>> begin Input for this task
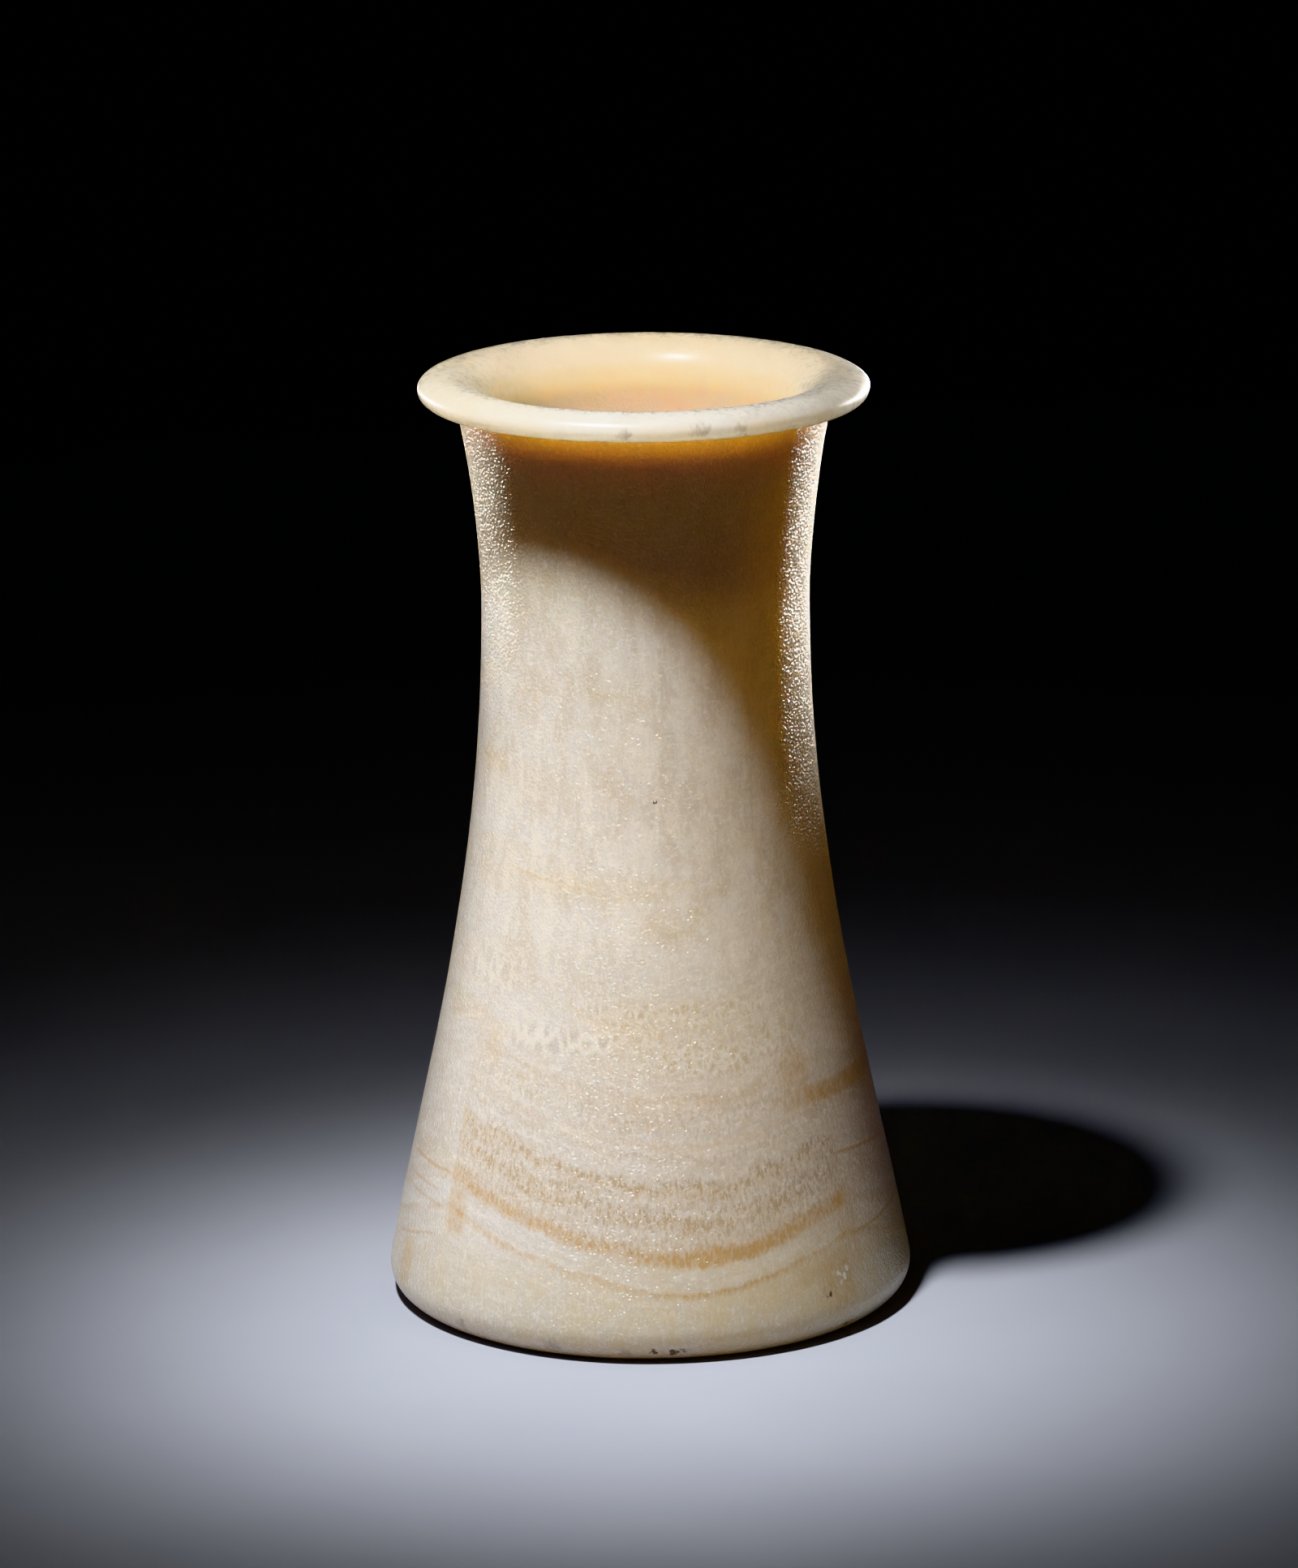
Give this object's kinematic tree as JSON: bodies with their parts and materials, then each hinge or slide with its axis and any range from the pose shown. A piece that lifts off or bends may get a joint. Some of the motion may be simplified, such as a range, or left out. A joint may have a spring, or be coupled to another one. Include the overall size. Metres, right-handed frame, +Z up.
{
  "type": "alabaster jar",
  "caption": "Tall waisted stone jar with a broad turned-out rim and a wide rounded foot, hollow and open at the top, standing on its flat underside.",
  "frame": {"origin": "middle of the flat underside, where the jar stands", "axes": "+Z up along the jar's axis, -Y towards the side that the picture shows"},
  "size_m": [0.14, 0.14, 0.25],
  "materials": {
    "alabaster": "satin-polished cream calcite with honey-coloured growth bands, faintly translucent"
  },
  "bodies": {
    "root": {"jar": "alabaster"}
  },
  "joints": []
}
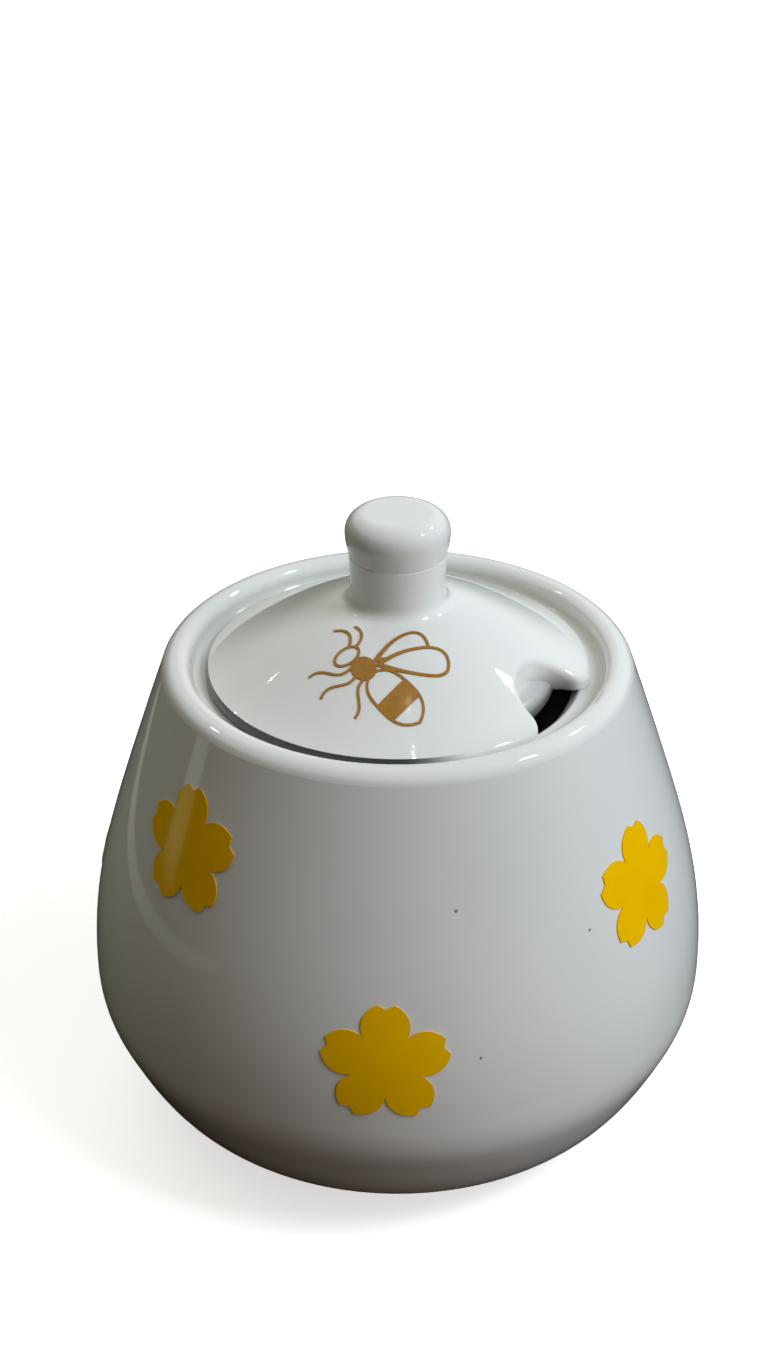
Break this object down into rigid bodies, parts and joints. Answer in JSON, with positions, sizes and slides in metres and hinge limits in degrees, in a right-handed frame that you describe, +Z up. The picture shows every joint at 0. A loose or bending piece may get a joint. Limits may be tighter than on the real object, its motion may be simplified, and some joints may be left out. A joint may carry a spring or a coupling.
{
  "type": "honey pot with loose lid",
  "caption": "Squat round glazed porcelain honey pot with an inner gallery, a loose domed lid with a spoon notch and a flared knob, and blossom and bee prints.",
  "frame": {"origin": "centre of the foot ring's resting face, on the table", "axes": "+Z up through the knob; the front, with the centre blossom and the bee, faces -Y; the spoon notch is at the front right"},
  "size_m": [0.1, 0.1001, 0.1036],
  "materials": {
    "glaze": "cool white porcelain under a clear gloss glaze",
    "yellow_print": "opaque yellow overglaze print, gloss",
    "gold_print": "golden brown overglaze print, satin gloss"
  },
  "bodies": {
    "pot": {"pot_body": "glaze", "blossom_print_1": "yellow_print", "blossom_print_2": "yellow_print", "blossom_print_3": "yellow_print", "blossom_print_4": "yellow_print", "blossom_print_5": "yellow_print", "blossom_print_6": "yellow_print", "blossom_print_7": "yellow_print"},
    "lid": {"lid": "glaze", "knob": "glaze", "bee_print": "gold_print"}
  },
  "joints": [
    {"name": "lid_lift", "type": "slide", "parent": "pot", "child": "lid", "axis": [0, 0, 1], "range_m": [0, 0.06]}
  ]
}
>> end Input for this task
Set down, exactly and in full, the lines from the one containing "Break this object" through the end of the entries; no other line belongs.

**Response**
Break this object down into rigid bodies, parts and joints. Answer in JSON, with positions, sizes and slides in metres and hinge limits in degrees, in a right-handed frame that you describe, +Z up. The picture shows every joint at 0. A loose or bending piece may get a joint. Limits may be tighter than on the real object, its motion may be simplified, and some joints may be left out. A joint may carry a spring or a coupling.
{
  "type": "honey pot with loose lid",
  "caption": "Squat round glazed porcelain honey pot with an inner gallery, a loose domed lid with a spoon notch and a flared knob, and blossom and bee prints.",
  "frame": {"origin": "centre of the foot ring's resting face, on the table", "axes": "+Z up through the knob; the front, with the centre blossom and the bee, faces -Y; the spoon notch is at the front right"},
  "size_m": [0.1, 0.1001, 0.1036],
  "materials": {
    "glaze": "cool white porcelain under a clear gloss glaze",
    "yellow_print": "opaque yellow overglaze print, gloss",
    "gold_print": "golden brown overglaze print, satin gloss"
  },
  "bodies": {
    "pot": {"pot_body": "glaze", "blossom_print_1": "yellow_print", "blossom_print_2": "yellow_print", "blossom_print_3": "yellow_print", "blossom_print_4": "yellow_print", "blossom_print_5": "yellow_print", "blossom_print_6": "yellow_print", "blossom_print_7": "yellow_print"},
    "lid": {"lid": "glaze", "knob": "glaze", "bee_print": "gold_print"}
  },
  "joints": [
    {"name": "lid_lift", "type": "slide", "parent": "pot", "child": "lid", "axis": [0, 0, 1], "range_m": [0, 0.06]}
  ]
}